==== Supplied information
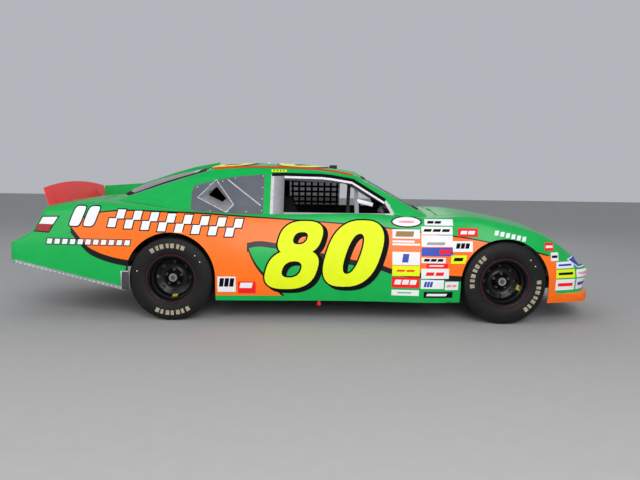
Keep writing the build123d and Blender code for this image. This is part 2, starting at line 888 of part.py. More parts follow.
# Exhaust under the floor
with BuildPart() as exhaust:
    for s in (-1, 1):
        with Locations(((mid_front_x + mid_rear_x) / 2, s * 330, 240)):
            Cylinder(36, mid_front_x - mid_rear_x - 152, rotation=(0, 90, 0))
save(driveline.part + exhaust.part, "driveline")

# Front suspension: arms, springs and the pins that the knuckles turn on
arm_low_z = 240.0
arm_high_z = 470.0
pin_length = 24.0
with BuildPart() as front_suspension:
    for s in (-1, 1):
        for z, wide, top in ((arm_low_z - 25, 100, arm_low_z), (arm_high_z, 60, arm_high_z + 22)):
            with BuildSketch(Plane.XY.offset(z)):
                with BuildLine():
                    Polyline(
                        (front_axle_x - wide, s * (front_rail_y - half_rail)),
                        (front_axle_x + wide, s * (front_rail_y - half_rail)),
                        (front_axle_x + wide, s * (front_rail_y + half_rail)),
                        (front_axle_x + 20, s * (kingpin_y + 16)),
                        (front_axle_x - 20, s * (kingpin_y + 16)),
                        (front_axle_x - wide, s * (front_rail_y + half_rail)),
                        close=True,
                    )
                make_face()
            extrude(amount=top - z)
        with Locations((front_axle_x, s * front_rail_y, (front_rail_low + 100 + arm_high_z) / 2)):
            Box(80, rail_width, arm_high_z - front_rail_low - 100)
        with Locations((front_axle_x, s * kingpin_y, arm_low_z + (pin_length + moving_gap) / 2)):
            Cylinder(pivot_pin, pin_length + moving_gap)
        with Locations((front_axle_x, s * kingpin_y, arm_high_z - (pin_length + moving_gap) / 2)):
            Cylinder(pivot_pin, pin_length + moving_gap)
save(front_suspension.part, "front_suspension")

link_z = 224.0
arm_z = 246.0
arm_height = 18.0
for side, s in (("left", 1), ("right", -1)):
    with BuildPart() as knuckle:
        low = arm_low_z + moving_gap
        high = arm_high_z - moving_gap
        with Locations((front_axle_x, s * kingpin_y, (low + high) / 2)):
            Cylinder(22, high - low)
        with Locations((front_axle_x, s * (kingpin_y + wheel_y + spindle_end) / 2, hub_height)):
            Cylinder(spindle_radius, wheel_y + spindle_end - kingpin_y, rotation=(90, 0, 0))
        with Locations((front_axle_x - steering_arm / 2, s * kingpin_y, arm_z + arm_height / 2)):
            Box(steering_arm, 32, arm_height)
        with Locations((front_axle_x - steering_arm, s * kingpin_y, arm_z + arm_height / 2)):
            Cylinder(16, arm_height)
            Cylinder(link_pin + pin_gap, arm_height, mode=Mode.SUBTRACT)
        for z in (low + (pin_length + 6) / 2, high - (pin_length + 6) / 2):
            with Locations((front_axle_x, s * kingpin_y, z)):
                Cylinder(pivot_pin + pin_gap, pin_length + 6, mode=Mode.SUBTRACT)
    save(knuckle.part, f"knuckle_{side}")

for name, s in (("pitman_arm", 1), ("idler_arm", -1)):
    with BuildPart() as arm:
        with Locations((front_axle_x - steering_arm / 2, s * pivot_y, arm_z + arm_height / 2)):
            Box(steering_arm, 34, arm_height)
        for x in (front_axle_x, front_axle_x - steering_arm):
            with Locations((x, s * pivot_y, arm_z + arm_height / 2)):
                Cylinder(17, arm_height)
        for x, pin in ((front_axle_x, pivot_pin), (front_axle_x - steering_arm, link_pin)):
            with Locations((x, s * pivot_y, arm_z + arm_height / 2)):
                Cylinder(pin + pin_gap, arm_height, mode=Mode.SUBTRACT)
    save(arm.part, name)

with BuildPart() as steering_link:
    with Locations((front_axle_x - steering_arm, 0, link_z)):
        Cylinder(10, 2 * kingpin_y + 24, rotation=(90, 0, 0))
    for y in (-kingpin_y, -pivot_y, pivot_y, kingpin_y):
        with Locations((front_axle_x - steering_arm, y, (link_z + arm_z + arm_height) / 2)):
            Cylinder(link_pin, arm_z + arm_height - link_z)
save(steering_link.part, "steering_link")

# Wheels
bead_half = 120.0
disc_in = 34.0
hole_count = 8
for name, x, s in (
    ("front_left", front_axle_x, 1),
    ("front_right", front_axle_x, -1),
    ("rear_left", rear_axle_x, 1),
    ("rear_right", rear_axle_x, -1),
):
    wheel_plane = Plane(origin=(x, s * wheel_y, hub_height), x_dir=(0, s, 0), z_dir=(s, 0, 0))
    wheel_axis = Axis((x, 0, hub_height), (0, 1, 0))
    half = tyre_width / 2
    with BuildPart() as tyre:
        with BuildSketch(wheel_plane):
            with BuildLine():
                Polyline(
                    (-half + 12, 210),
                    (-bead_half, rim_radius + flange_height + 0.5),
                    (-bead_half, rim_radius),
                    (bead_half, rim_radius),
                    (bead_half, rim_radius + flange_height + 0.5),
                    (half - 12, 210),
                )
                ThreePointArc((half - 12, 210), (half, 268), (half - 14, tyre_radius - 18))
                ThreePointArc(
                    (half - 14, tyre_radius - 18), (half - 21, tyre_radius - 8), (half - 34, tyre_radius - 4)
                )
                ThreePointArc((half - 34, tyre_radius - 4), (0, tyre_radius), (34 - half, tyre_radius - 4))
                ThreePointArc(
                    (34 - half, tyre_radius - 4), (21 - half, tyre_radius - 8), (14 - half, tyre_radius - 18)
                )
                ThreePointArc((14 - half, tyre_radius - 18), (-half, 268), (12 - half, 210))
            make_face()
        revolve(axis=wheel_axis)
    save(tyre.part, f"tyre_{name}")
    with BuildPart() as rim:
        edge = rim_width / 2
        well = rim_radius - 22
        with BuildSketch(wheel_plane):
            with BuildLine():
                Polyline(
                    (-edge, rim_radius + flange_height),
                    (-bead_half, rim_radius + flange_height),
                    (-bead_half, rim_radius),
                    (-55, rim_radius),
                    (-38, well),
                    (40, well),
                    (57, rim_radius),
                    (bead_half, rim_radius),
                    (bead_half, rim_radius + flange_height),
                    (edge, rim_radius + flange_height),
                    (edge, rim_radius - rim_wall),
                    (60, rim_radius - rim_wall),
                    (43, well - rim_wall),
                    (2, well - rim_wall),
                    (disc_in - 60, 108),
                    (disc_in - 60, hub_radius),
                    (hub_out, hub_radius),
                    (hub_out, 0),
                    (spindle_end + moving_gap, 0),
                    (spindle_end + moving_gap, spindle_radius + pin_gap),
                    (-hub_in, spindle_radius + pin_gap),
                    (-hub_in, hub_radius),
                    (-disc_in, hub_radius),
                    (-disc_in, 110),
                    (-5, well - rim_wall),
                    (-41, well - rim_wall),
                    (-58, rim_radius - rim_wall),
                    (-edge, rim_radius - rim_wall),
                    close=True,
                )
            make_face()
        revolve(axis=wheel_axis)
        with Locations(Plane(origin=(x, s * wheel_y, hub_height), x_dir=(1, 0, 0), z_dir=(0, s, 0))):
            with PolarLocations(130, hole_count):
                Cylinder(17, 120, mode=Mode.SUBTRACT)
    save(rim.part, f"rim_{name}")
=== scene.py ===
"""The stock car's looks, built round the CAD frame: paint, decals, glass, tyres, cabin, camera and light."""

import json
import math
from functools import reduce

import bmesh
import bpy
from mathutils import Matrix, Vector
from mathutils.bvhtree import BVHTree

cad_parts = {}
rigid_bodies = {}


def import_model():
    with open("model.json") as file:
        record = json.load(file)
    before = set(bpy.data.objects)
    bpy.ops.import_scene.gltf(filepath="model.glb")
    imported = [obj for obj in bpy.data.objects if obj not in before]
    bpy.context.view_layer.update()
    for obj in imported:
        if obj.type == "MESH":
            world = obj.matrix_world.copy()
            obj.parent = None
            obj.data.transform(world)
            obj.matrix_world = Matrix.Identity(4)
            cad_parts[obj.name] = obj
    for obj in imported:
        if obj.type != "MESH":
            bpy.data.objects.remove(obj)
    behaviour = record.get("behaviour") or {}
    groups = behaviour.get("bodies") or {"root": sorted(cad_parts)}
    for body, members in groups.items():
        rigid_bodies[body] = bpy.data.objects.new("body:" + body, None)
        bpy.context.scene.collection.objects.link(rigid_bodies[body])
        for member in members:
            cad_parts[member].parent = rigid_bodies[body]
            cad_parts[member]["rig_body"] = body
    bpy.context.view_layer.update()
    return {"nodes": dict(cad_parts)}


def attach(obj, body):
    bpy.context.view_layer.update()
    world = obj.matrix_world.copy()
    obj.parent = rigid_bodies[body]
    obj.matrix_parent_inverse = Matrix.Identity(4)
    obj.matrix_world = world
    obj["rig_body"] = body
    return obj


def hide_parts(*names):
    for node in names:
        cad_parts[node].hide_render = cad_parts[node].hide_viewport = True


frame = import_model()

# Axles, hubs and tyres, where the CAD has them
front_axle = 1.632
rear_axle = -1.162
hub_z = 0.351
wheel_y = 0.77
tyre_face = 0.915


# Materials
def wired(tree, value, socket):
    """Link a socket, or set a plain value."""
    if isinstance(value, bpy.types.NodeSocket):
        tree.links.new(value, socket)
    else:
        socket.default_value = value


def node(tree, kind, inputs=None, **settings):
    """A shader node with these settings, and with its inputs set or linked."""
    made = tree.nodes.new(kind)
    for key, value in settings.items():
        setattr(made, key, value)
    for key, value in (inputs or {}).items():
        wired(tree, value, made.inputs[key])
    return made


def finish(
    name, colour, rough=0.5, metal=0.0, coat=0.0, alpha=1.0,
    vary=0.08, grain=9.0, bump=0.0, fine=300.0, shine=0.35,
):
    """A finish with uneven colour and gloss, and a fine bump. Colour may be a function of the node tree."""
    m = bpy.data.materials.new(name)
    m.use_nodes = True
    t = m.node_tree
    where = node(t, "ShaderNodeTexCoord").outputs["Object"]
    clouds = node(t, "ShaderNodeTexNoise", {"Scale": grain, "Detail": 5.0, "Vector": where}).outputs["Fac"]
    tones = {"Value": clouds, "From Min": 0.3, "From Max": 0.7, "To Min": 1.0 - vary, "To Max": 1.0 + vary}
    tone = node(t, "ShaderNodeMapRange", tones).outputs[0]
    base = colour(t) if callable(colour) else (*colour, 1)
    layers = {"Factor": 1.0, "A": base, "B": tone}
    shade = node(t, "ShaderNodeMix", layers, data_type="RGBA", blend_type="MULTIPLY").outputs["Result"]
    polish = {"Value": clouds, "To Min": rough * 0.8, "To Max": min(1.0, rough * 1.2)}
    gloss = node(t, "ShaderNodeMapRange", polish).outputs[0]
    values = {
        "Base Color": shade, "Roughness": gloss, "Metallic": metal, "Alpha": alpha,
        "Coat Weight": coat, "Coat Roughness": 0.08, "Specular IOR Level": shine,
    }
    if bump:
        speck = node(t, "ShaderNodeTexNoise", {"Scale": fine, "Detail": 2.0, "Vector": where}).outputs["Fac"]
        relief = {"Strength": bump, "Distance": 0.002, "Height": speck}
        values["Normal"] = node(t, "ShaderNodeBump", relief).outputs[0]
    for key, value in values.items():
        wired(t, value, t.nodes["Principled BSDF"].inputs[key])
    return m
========
Task to carry out ->
Your task is to give again the lines from the one containing "cad_parts[node].hide_render = cad_parts[node].hide_viewport" to the one containing "return made", both lines included, exactly and without anything added.

Task output ->
        cad_parts[node].hide_render = cad_parts[node].hide_viewport = True


frame = import_model()

# Axles, hubs and tyres, where the CAD has them
front_axle = 1.632
rear_axle = -1.162
hub_z = 0.351
wheel_y = 0.77
tyre_face = 0.915


# Materials
def wired(tree, value, socket):
    """Link a socket, or set a plain value."""
    if isinstance(value, bpy.types.NodeSocket):
        tree.links.new(value, socket)
    else:
        socket.default_value = value


def node(tree, kind, inputs=None, **settings):
    """A shader node with these settings, and with its inputs set or linked."""
    made = tree.nodes.new(kind)
    for key, value in settings.items():
        setattr(made, key, value)
    for key, value in (inputs or {}).items():
        wired(tree, value, made.inputs[key])
    return made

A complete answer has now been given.